● **Required task**
Each record below is to be reproduced without any change.

● **Data listing**
"""

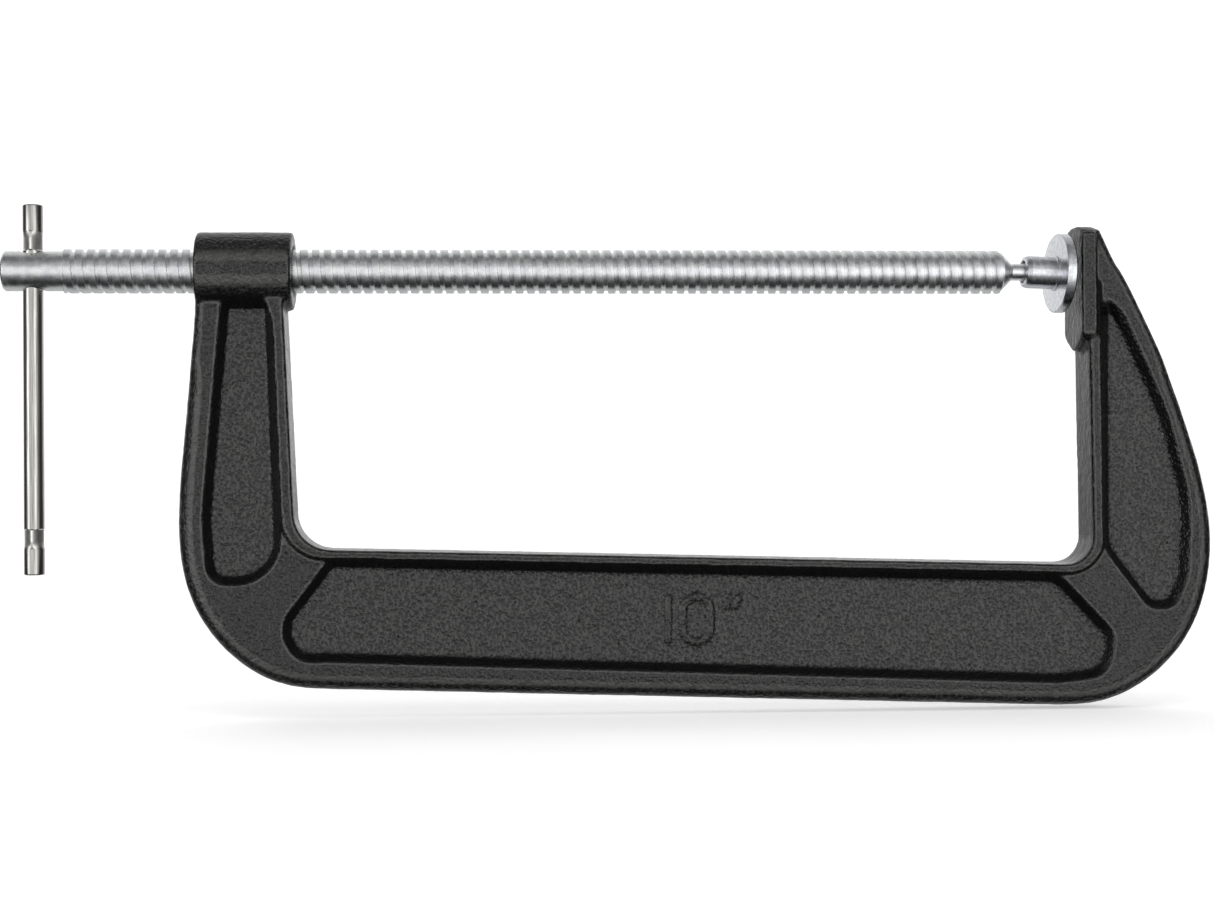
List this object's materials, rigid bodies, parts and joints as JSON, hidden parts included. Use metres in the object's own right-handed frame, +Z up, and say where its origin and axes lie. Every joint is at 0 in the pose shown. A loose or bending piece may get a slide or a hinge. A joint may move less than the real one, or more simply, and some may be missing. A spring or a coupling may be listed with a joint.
{
  "type": "c clamp",
  "caption": "C-clamp with a cast frame, a trapezoidal screw turned by a sliding tommy bar, and a swivel pad that closes on a flat anvil.",
  "frame": {"origin": "centre of the anvil face, on the screw axis", "axes": "+X along the screw axis from the tommy bar to the anvil, +Y away from the numeral side, +Z up, from the spine of the frame to the screw"},
  "size_m": [0.4179, 0.0279, 0.1745],
  "materials": {
    "frame_paint": "semi-gloss black paint over a sand-cast surface",
    "screw_steel": "bright zinc plate",
    "pad_steel": "satin zinc plate",
    "bar_steel": "polished drawn steel"
  },
  "bodies": {
    "frame": {"frame": "frame_paint"},
    "screw_carrier": {"spindle_ball": "screw_steel"},
    "screw": {"spindle": "screw_steel"},
    "bar": {"tommy_bar": "bar_steel"},
    "pad": {"swivel_pad": "pad_steel"}
  },
  "joints": [
    {"name": "screw_feed", "type": "slide", "parent": "frame", "child": "screw_carrier", "axis": [1, 0, 0], "range_m": [-0.2511, 0.0011]},
    {"name": "spindle_spin", "type": "hinge", "parent": "screw_carrier", "child": "screw", "pos_m": [0, 0, 0], "axis": [1, 0, 0], "range_deg": [-22590, 90]},
    {"name": "bar_slide", "type": "slide", "parent": "screw", "child": "bar", "axis": [0, 0, 1], "range_m": [0, 0.081]},
    {"name": "pad_tilt", "type": "hinge", "parent": "screw_carrier", "child": "pad", "pos_m": [-0.0146, 0, 0], "axis": [0, 0, 1], "range_deg": [-11, 5]}
  ],
  "couplings": [
    {"joint": "screw_feed", "follows": "spindle_spin", "m_per_rad": 0.00063662}
  ]
}
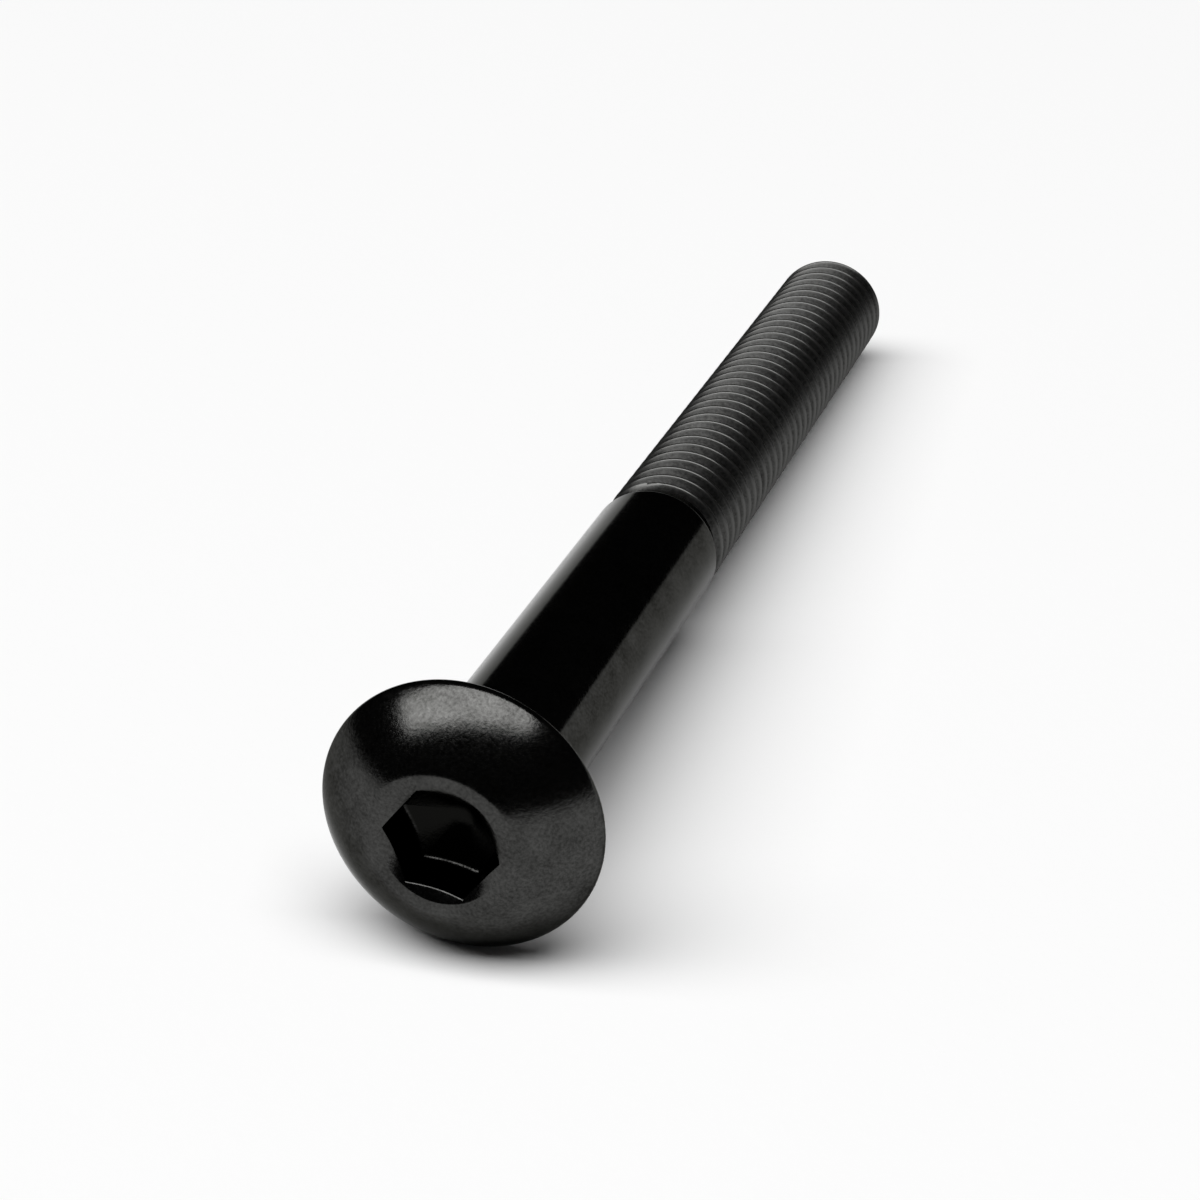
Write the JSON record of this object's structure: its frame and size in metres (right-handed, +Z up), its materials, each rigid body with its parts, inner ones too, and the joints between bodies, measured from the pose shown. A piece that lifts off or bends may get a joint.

"""

● **Exercise response**
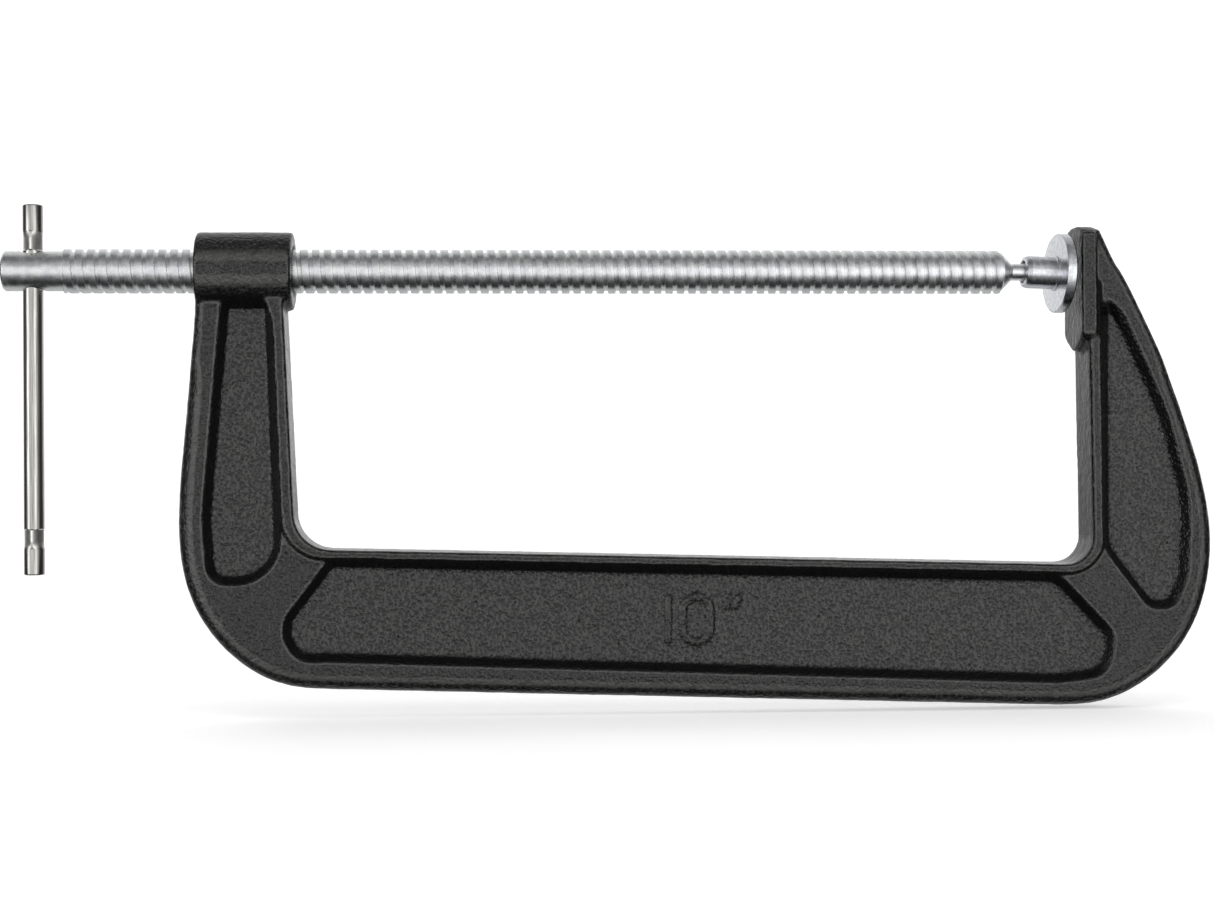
List this object's materials, rigid bodies, parts and joints as JSON, hidden parts included. Use metres in the object's own right-handed frame, +Z up, and say where its origin and axes lie. Every joint is at 0 in the pose shown. A loose or bending piece may get a slide or a hinge. A joint may move less than the real one, or more simply, and some may be missing. A spring or a coupling may be listed with a joint.
{
  "type": "c clamp",
  "caption": "C-clamp with a cast frame, a trapezoidal screw turned by a sliding tommy bar, and a swivel pad that closes on a flat anvil.",
  "frame": {"origin": "centre of the anvil face, on the screw axis", "axes": "+X along the screw axis from the tommy bar to the anvil, +Y away from the numeral side, +Z up, from the spine of the frame to the screw"},
  "size_m": [0.4179, 0.0279, 0.1745],
  "materials": {
    "frame_paint": "semi-gloss black paint over a sand-cast surface",
    "screw_steel": "bright zinc plate",
    "pad_steel": "satin zinc plate",
    "bar_steel": "polished drawn steel"
  },
  "bodies": {
    "frame": {"frame": "frame_paint"},
    "screw_carrier": {"spindle_ball": "screw_steel"},
    "screw": {"spindle": "screw_steel"},
    "bar": {"tommy_bar": "bar_steel"},
    "pad": {"swivel_pad": "pad_steel"}
  },
  "joints": [
    {"name": "screw_feed", "type": "slide", "parent": "frame", "child": "screw_carrier", "axis": [1, 0, 0], "range_m": [-0.2511, 0.0011]},
    {"name": "spindle_spin", "type": "hinge", "parent": "screw_carrier", "child": "screw", "pos_m": [0, 0, 0], "axis": [1, 0, 0], "range_deg": [-22590, 90]},
    {"name": "bar_slide", "type": "slide", "parent": "screw", "child": "bar", "axis": [0, 0, 1], "range_m": [0, 0.081]},
    {"name": "pad_tilt", "type": "hinge", "parent": "screw_carrier", "child": "pad", "pos_m": [-0.0146, 0, 0], "axis": [0, 0, 1], "range_deg": [-11, 5]}
  ],
  "couplings": [
    {"joint": "screw_feed", "follows": "spindle_spin", "m_per_rad": 0.00063662}
  ]
}
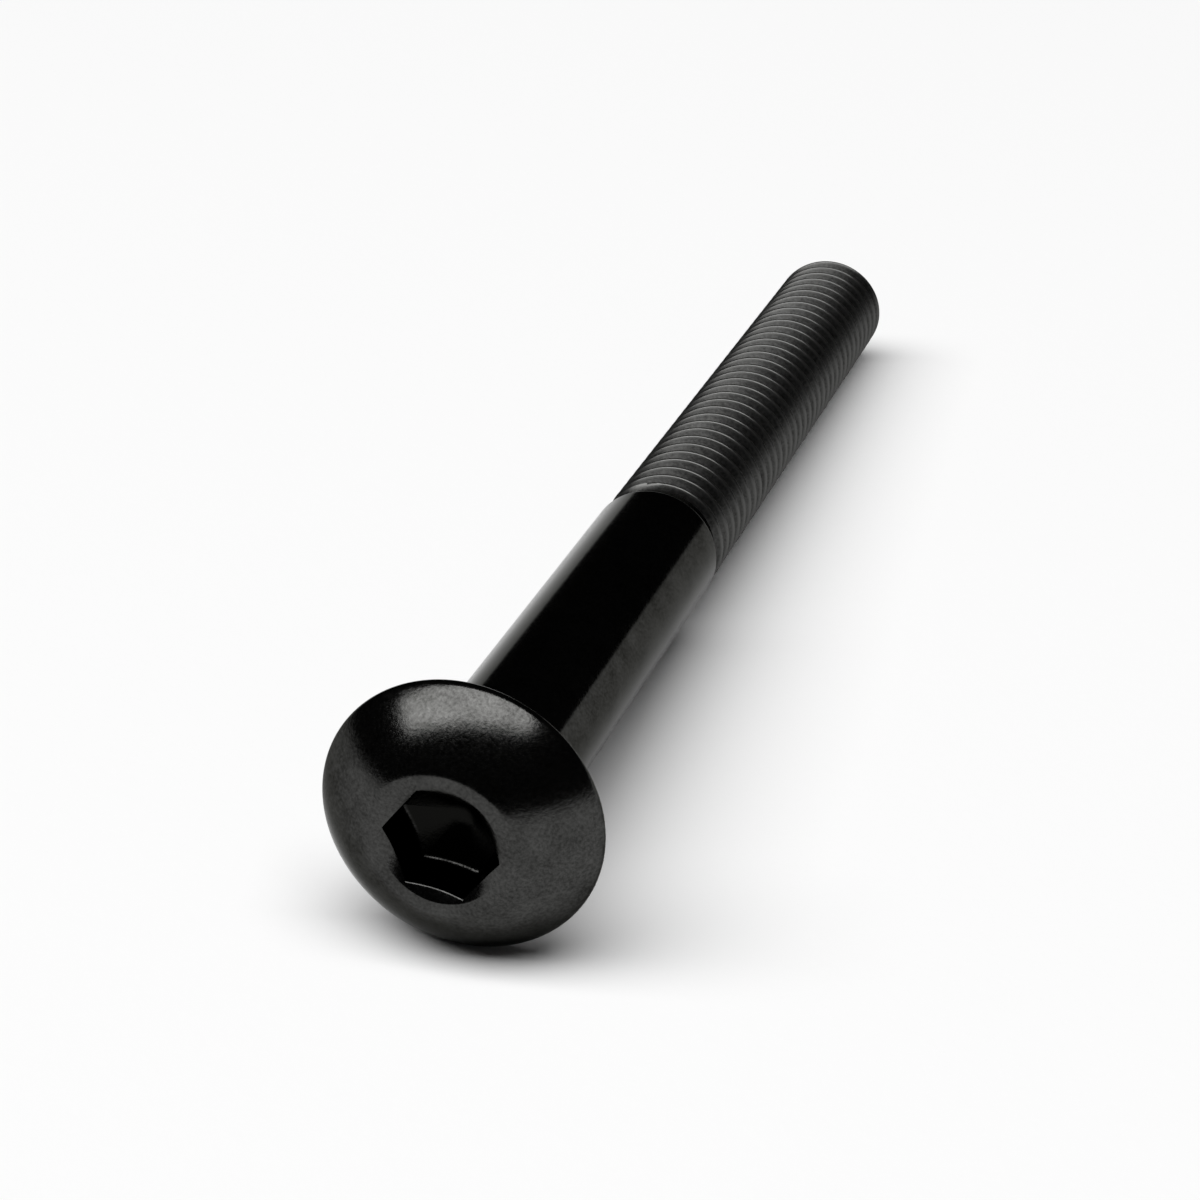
Write the JSON record of this object's structure: its frame and size in metres (right-handed, +Z up), its materials, each rigid body with its parts, inner ones too, and the joints between bodies, measured from the pose shown. A piece that lifts off or bends may get a joint.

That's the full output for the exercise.